What made City so different was their polished refinement on the field as well as their adoption of Pep’s fanatical devotion to covet space above all else. Perfection is an impossibility in football, but City’s brand of football under Pep’s guidance from 2017 is surely the closest we have come to it in the Premier League era.
German playmaker Ilkay Gundogan summed up his new managers ideology in 2016. Having recently linked up with City from Borussia Dortmund, he said:
“He is more like a genius who reads the game and covers every situation imaginable. He is always showing us how to create space and find solutions and there is no manager like him, which makes him probably the best in the world.”

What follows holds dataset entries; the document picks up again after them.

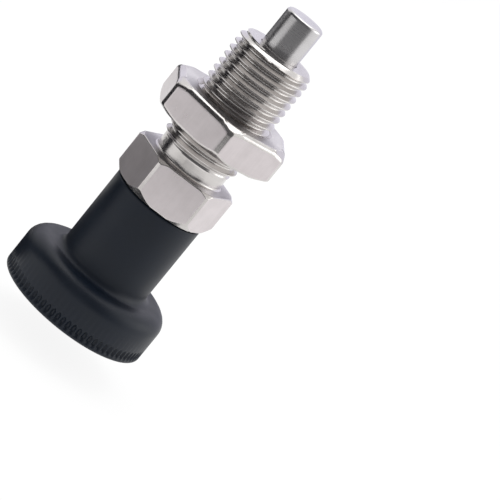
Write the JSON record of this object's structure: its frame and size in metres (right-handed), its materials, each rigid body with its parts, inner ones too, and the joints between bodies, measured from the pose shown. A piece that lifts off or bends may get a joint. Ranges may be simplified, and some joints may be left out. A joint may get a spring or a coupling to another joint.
{
  "type": "indexing plunger with pull knob and lock nut",
  "caption": "Spring loaded locking pin in a screwed hexagon guide, with a black pull knob behind and a thin hexagon lock nut on the thread.",
  "frame": {"origin": "centre of the hexagon collar's front face, which seats on the panel", "axes": "+Z along the locking pin, towards its nose; -Y square to a flat of the hexagon collar"},
  "size_m": [0.0196, 0.0196, 0.0443],
  "materials": {
    "guide_steel": "turned and milled stainless steel, lightly brushed",
    "bush_steel": "turned steel",
    "pin_steel": "ground bright steel",
    "spring_steel": "drawn spring wire",
    "knob_plastic": "black moulded plastic with a fine matte skin",
    "insert_brass": "turned brass",
    "nut_steel": "bright stainless steel"
  },
  "bodies": {
    "guide": {"guide_body": "guide_steel", "guide_bush": "bush_steel"},
    "nut": {"lock_nut": "nut_steel"},
    "spring": {"compression_spring": "spring_steel"},
    "plunger": {"locking_pin": "pin_steel", "knob_insert": "insert_brass", "knob": "knob_plastic"}
  },
  "joints": [
    {"name": "knob_turn", "type": "hinge", "parent": "guide", "child": "spring", "pos_m": [0, 0, 0], "axis": [0, 0, 1], "continuous": true},
    {"name": "plunger_pull", "type": "slide", "parent": "spring", "child": "plunger", "axis": [0, 0, -1], "range_m": [0, 0.005], "stiffness_N_per_m": 1200, "springref_m": -0.005, "deforming": ["compression_spring"]},
    {"name": "lock_nut_travel", "type": "slide", "parent": "guide", "child": "nut", "axis": [0, 0, 1], "range_m": [-0.002, 0.007]}
  ]
}
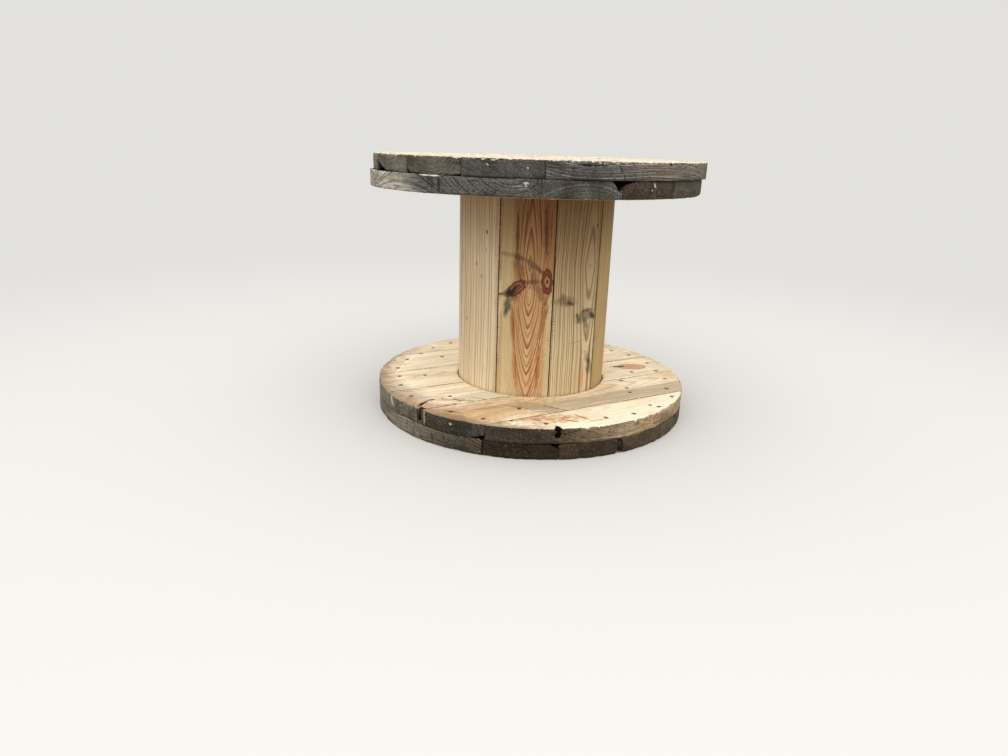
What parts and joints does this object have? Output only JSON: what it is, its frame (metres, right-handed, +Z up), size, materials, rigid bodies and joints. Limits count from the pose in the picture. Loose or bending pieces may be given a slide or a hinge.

Man City found a way to win games with complete and utter domination in a way that no previous Premier League champion had quite mastered. Manchester United had dominated through a sheer will win to win rather than a devotion to total football. As did Chelsea under Jose Mourinho. Arsenal changed English football with their artistry, but it was City in 2017/18 who raised the bar higher than it had ever gone before.
The quality at which they could rapidly deconstruct virtually any side was striking and frankly daunting for the rest of the league. Only Jurgen Klopp’s Liverpool, with their creed of chaos and pressing have gotten close to City in recent seasons, and even they have had to exponentially raise their game to a level which is perhaps unparalleled even in their own rich history.
Another final haul of 98 points last season proved Pep’s side was here to stay. As they lifted the title again in May 2019, they had won a ridiculous 64 of their previous 76 league matches. A new era of stylish, imposing football had been ushered in that will leave an indelible mark on the long and distinguished history of the Premier League.